Status: Proposed Date: 2026-05-24

Context

Services need pooled database access exposed to every binding. A full ORM is out of scope and would be hard to keep thin and language-neutral; the binding boundary cannot carry typed row structs uniformly across fourteen languages. We need pooling plus a minimal query API that returns language-neutral results. This is the largest subsystem surface (driver matrix, parameter binding, row mapping, transactions), so it lands last in the roadmap.

Decision

  • Use sqlx in a new spikard-db crate for pooled access to PostgreSQL, MySQL, and SQLite, with rustls TLS for clean cross-compilation. deadpool is an option for additional pool ergonomics if needed.
  • A thin query API exposed to bindings: parameterized query (returns rows), execute (returns affected-row count), and a transaction scope. Rows cross the boundary as JSON values; parameters are passed as JSON and bound positionally. This sidesteps per-language row-struct mapping and keeps the API uniform.
  • DbPoolConfig (driver, URL, pool size, timeouts) lives in spikard-core::services.

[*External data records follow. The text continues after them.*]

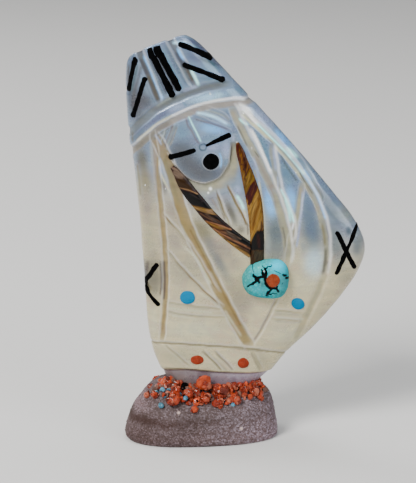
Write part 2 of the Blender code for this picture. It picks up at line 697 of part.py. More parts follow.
def chip_spot(angle, share, radius):
    """A point from the figure's foot (share 0) to the stone's shoulder (share 1), clear by the radius."""
    middle, half_width, front, back = foot_size()
    c, s = math.cos(angle), math.sin(angle)
    x = math.copysign(abs(c) ** (2 / SECTION_POWER), c) * (half_width + radius)
    y = math.copysign(abs(s) ** (2 / SECTION_POWER), s) * ((front if s < 0 else back) + radius)
    shoulder = base_point(*BASE_PROFILE[BASE_SHOULDER], angle).xy
    shoulder -= shoulder.normalized() * radius
    return Vector((middle + x, y)).lerp(shoulder, share)


def keep_off_foot(chip):
    """Moves a chip that was pushed over the figure's foot back to the foot's face."""
    middle, half_width, front, back = foot_size()
    _name, _slot, place, radius = chip
    depth = (front if place.y < 0 else back) + radius * CHIP_ROUGHNESS
    if abs(place.x - middle) < half_width and abs(place.y) < depth:
        chip[2] = Vector((place.x, math.copysign(depth, place.y)))


def chip_places(tree):
    """Name, slot, centre and radius of every chip round the foot, pushed apart until none meets another."""
    chips = []
    for slot, listed in (("coral", CORAL_CHIPS), ("turquoise", TURQUOISE_CHIPS), ("jet", JET_CHIPS)):
        for number, (degrees, share, radius) in enumerate(listed, 1):
            place = chip_spot(math.radians(degrees), share, radius)
            chips.append([f"{slot}_chip_{number:02d}", slot, place, radius])
    for _ in range(CHIP_ROUNDS):
        for i, one in enumerate(chips):
            for other in chips[i + 1 :]:
                apart = other[2] - one[2]
                lack = one[3] + other[3] + CHIP_GAP - apart.length
                if lack > 0:
                    push = apart.normalized() * lack * 0.5
                    one[2] = one[2] - push
                    other[2] = other[2] + push
            keep_off_foot(one)
    for chip in chips:
        x, y = chip[2]
        chip[2] = Vector((x, y, height_under(tree, chip[2]) + chip[3] * (1 - CHIP_SINK)))
    return chips


def make_chips(tree):
    """Broken chips: rough lumps, cut away where they meet the stone and the figure."""
    raised_base, _tree = make_base("guide_raised_base", GLUE_LINE)
    grown_blank = make_blank("guide_grown_blank", -GLUE_LINE)
    for name, slot, centre, radius in chip_places(tree):
        dice = random.Random(name)
        bm = bmesh.new()
        bmesh.ops.create_icosphere(bm, subdivisions=1, radius=1)
        for vert in bm.verts:
            vert.co = centre + vert.co * radius * dice.uniform(CHIP_ROUGHNESS, 1.0)
        chip = add_object(name, bm, slot)
        boolean(chip, raised_base, "DIFFERENCE")
        boolean(chip, grown_blank, "DIFFERENCE")


def make_maiden():
    """The carved shell, and every jet strip that is let into it."""
    maiden = make_blank("shell_maiden", slot="shell")
    blank = make_blank("guide_blank")
    core = make_blank("guide_core", INLAY_DEPTH)
    deeper_core = make_blank("guide_deeper_core", INLAY_DEPTH + GLUE_LINE)
    helpers = (blank, core, deeper_core)
    boolean(maiden, hem_step_cutter(), "DIFFERENCE")
    for name, (points, size) in BAND_RINGS.items():
        boolean(maiden, sweep_cut(name, ring_frames(points), size, closed=True), "DIFFERENCE")
    boolean(maiden, sweep_cut("chin", path_frames(CHIN, CHIN_STEP), CHIN_CUT, 0.9), "DIFFERENCE")
    for name, (points, size, lean) in FRONT_CUTS.items():
        boolean(maiden, sweep_cut(name, path_frames(points), size, lean), "DIFFERENCE")
    for name, (points, size) in BACK_CUTS.items():
        boolean(maiden, sweep_cut(name, path_frames(points, back=True), size), "DIFFERENCE")
    for name, ends in JET_STRIPS.items():
        set_strips(maiden, helpers, {name: ends})
    set_strips(maiden, helpers, RIGHT_CROSS)
    for name, ends in EDGE_CROSS_ARMS.items():
        set_strips(maiden, helpers, {name: ends}, wraps=True)
    return maiden


def main():
    clear_scene()
    _base, tree = make_base("stone_base", slot="stone")
    maiden = make_maiden()
    centre, radius, rise = MOUTH
    set_peg(maiden, "mouth", *front_frame(*centre), radius, rise, "jet")
    for name, (centre, radius, rise, slot) in DOTS.items():
        set_peg(maiden, name, *front_frame(*centre), radius, rise, slot)
    nugget_hole = make_nugget(maiden)
    make_braids(maiden, nugget_hole)
    make_chips(tree)


main()
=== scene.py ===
# Maiden fetish of mother-of-pearl with inlays, glued to a small stone; metres, front towards -Y
import math
import bmesh
import bpy
import numpy as np
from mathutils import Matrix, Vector
from mathutils.bvhtree import BVHTree


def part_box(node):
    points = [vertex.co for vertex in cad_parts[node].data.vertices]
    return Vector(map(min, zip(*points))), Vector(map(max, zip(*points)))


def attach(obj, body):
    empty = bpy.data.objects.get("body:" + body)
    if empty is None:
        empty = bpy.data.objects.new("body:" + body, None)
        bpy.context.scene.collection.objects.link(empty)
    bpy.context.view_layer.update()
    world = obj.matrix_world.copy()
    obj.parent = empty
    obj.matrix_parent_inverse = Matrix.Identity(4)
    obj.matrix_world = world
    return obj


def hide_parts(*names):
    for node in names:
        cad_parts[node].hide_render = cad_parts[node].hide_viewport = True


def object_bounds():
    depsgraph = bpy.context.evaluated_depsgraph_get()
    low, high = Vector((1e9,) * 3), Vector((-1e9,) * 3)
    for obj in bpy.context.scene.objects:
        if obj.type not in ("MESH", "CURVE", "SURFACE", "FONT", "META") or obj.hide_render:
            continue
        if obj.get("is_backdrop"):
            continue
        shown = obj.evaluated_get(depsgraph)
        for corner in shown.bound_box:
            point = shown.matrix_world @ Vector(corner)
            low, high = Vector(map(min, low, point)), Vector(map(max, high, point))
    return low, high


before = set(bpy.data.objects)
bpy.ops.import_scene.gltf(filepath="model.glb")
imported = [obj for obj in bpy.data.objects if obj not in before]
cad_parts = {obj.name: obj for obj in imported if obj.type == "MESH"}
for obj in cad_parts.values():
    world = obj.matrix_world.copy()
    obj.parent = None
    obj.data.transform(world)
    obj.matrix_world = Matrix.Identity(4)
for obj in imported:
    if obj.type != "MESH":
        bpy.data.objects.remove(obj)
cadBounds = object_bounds()
print("frame loaded with", len(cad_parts), "nodes")

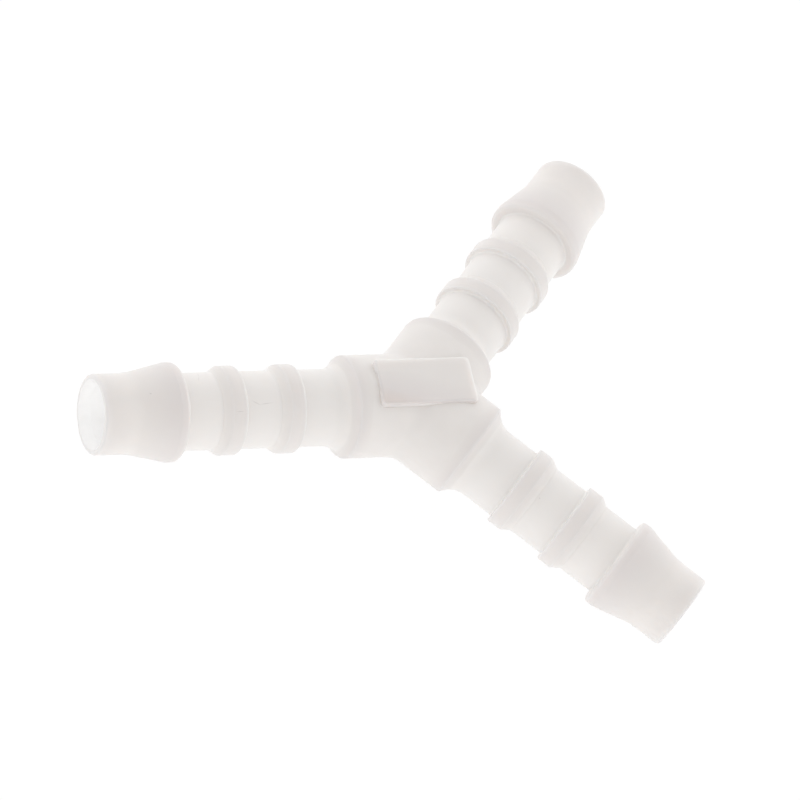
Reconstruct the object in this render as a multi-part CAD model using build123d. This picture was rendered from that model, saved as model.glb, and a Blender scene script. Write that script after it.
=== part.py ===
from build123d import *
import math
import os

# A Y connector for flexible tubing, moulded in one piece. The axes of its three legs cross at
# the origin and lie in the XY plane. The inlet leg points along -X, and the two branch legs
# lie half of BRANCH_ANGLE to each side of +X. All three legs have the same section.
# All lengths are in millimetres.

BRANCH_ANGLE = 90.0  # degrees between the two branch legs

# Waterway
BORE_DIAMETER = 6.0
LEAD_IN_DEPTH = 1.2  # length of the cone that opens the bore out to each mouth
MOUTH_WALL = 0.5  # wall left round each mouth
LIP_CHAMFER = 0.3  # on the outside of the mouth

# Hub: a plain length of cylinder on each leg, with a hollow shoulder down to the shank
HUB_DIAMETER = 10.3
HUB_REACH = 7.55  # from the crossing of the axes to the hub's end corner
SHOULDER_RADIUS = 2.5

# Shank, which carries the ridges that hold the tubing
SHANK_DIAMETER = 7.7
SHANK_LENGTH = 3.4  # plain length between the shoulder and the first ring
RIDGE_PITCH = 6.25  # from the back of one ridge to the back of the next

# Ring: a square back, a flat crest and a short ramp
RING_COUNT = 2  # on each leg, before its end barb
RING_HEIGHT = 0.575
RING_CREST_LENGTH = 1.55
RING_RAMP_LENGTH = 0.9

# End barb: a square back with a broken edge, a narrow crest and a long ramp to the nose
BARB_HEIGHT = 1.075
BARB_CREST_LENGTH = 1.0
BARB_RAMP_LENGTH = 4.1
BARB_EDGE_CHAMFER = 0.2

# Nose, which the tubing is started on
NOSE_DIAMETER = 8.0
NOSE_LENGTH = 3.55

# Pad: a flat raised rectangle on top of the hub
PAD_LENGTH = 10.4
PAD_WIDTH = 5.0
PAD_OFFSET = -0.3  # along X, from the crossing of the axes to the pad's centre
PAD_PROUD = 0.2  # height of the pad's face above the crown of the hub
PAD_CORNER_RADIUS = 0.45
PAD_EDGE_CHAMFER = 0.1

SAME_PLACE = 1e-6  # two points closer than this are one

# Places along a leg, from the crossing of the axes
SHOULDER_DROP = (HUB_DIAMETER - SHANK_DIAMETER) / 2
SHOULDER_LENGTH = math.sqrt(SHOULDER_RADIUS**2 - (SHOULDER_RADIUS - SHOULDER_DROP) ** 2)
SHANK_START = HUB_REACH + SHOULDER_LENGTH
RIDGE_BACKS = [SHANK_START + SHANK_LENGTH + i * RIDGE_PITCH for i in range(RING_COUNT + 1)]
BARB_FRONT = RIDGE_BACKS[-1] + BARB_CREST_LENGTH
NOSE_START = BARB_FRONT + BARB_RAMP_LENGTH
LEG_LENGTH = NOSE_START + NOSE_LENGTH

LEG_DIRECTIONS = (180.0, BRANCH_ANGLE / 2, -BRANCH_ANGLE / 2)  # degrees about +Z, from +X


def ring_corners(back):
    """Corners of one ring's section, from the foot of its back to the foot of its ramp."""
    foot = SHANK_DIAMETER / 2
    crest = foot + RING_HEIGHT
    front = back + RING_CREST_LENGTH
    return [(back, foot), (back, crest), (front, crest), (front + RING_RAMP_LENGTH, foot)]


def barb_corners(back):
    """Corners of the end barb's section, from the foot of its back to the foot of its ramp."""
    foot = SHANK_DIAMETER / 2
    crest = foot + BARB_HEIGHT
    return [(back, foot), (back, crest), (BARB_FRONT, crest), (NOSE_START, NOSE_DIAMETER / 2)]


def broken_corner(face, corner, size):
    """The section with one of its corners cut off."""
    vertex = [v for v in face.vertices() if (Vector(v) - Vector(*corner)).length < SAME_PLACE]
    return chamfer(vertex, size)


def leg_section():
    """Half section of one leg's outside, from the crossing of the axes to the open end."""
    rings = [corner for back in RIDGE_BACKS[:-1] for corner in ring_corners(back)]
    barb = barb_corners(RIDGE_BACKS[-1])
    hub_end = (HUB_REACH, HUB_DIAMETER / 2)
    shank_start = (SHANK_START, SHANK_DIAMETER / 2)
    lip = (LEG_LENGTH, NOSE_DIAMETER / 2)
    outline = Polyline((LEG_LENGTH, 0), (0, 0), (0, HUB_DIAMETER / 2), hub_end)
    outline += RadiusArc(hub_end, shank_start, -SHOULDER_RADIUS)
    outline += Polyline(shank_start, *rings, *barb, lip, (LEG_LENGTH, 0))
    face = broken_corner(make_face(outline), barb[1], BARB_EDGE_CHAMFER)
    return broken_corner(face, lip, LIP_CHAMFER)


def bore_section():
    """Half section of one leg's bore, from the crossing of the axes to its mouth."""
    bore, mouth = BORE_DIAMETER / 2, NOSE_DIAMETER / 2 - MOUTH_WALL
    cone_start = LEG_LENGTH - LEAD_IN_DEPTH
    corners = [(0, 0), (0, bore), (cone_start, bore), (LEG_LENGTH, mouth), (LEG_LENGTH, 0)]
    return make_face(Polyline(*corners, close=True))


def on_each_leg(section):
    """The section turned into a solid about each leg's axis."""
    solid = revolve(section, Axis.X)
    return [Rot(0, 0, direction) * solid for direction in LEG_DIRECTIONS]


def pad():
    """The raised pad, which runs down into the hub as far as the legs' axes."""
    outline = Pos(PAD_OFFSET, 0) * RectangleRounded(PAD_LENGTH, PAD_WIDTH, PAD_CORNER_RADIUS)
    block = extrude(outline, HUB_DIAMETER / 2 + PAD_PROUD)
    return chamfer(block.faces().sort_by(Axis.Z)[-1].edges(), PAD_EDGE_CHAMFER)


def y_connector():
    return Part() + on_each_leg(leg_section()) + pad() - on_each_leg(bore_section())


def main():
    os.makedirs("parts", exist_ok=True)
    connector = y_connector()
    connector.label = "y_connector"
    export_step(connector, "parts/y_connector.step")


main()
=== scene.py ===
"""A moulded plastic Y connector for tubing: its visible piece, its plastic and its stage.

Laid out as an add-on and run as a script. Lengths are in metres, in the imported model's frame:
the three legs' axes cross at the origin in the XY plane, the inlet leg points along -X and the
pad faces +Z.
"""

import math
from bisect import bisect_left

import bmesh
import bpy
from mathutils import Matrix, Vector


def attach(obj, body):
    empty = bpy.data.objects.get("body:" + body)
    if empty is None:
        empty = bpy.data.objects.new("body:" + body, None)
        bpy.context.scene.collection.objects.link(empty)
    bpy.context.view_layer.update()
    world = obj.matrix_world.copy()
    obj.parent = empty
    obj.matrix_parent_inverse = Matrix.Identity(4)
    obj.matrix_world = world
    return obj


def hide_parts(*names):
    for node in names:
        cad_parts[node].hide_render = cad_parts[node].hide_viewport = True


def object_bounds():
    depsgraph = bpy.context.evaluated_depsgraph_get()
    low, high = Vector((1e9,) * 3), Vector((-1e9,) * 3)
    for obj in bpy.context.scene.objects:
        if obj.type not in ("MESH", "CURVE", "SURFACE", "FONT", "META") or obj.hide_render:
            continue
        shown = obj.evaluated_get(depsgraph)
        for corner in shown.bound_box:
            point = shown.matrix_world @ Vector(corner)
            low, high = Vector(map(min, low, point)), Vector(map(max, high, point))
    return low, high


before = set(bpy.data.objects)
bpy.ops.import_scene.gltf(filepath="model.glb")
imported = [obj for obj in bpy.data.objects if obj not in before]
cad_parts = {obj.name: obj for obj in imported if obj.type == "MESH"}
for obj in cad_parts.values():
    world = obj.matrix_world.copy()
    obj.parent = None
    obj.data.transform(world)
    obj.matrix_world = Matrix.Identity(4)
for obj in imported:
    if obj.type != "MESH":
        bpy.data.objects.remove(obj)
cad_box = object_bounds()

bl_info = {
    "name": "Tubing Y connector",
    "version": (1, 0, 0),
    "blender": (4, 5, 0),
    "location": "View3D > Sidebar > Connector",
    "description": "Builds a moulded Y connector for tubing, with its plastic and its stage",
    "category": "Object",
}

MM = 0.001
NODE = "y_connector"
BODY = "root"


# ---------------------------------------------------------------- properties


def length(name, description, default_mm):
    """A length that a user can change, with its default in millimetres."""
    return bpy.props.FloatProperty(
        name=name, description=description, default=default_mm * MM, min=0.0,
        precision=5, subtype="DISTANCE", unit="LENGTH")


def count(name, description, default):
    return bpy.props.IntProperty(name=name, description=description, default=default, min=1)


def number(name, description, default, high=1.0):
    return bpy.props.FloatProperty(
        name=name, description=description, default=default, min=0.0, max=high, precision=3)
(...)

The Pool handle is alef(skip)'d.
  • Per-driver Cargo features (postgres, mysql, sqlite), off by default.

Consequences

  • JSON row mapping trades compile-time type safety for a uniform, language-neutral boundary; this is the deliberate cost of thin polyglot bindings. Typed helpers can be layered in each language's idiomatic wrapper later.
  • Parameterized queries are mandatory at the API surface — no string interpolation — to keep injection off the table (OWASP A03).
  • SQLite :memory: is the cross-language parity mock (ADR 0022); containerized PostgreSQL and MySQL cover real drivers in Rust CI.
  • Known alef Value-return handling must be confirmed for the JSON row API, or the query methods are added to exclude.methods with hand-written per-language wrappers until alef maps Value returns cleanly.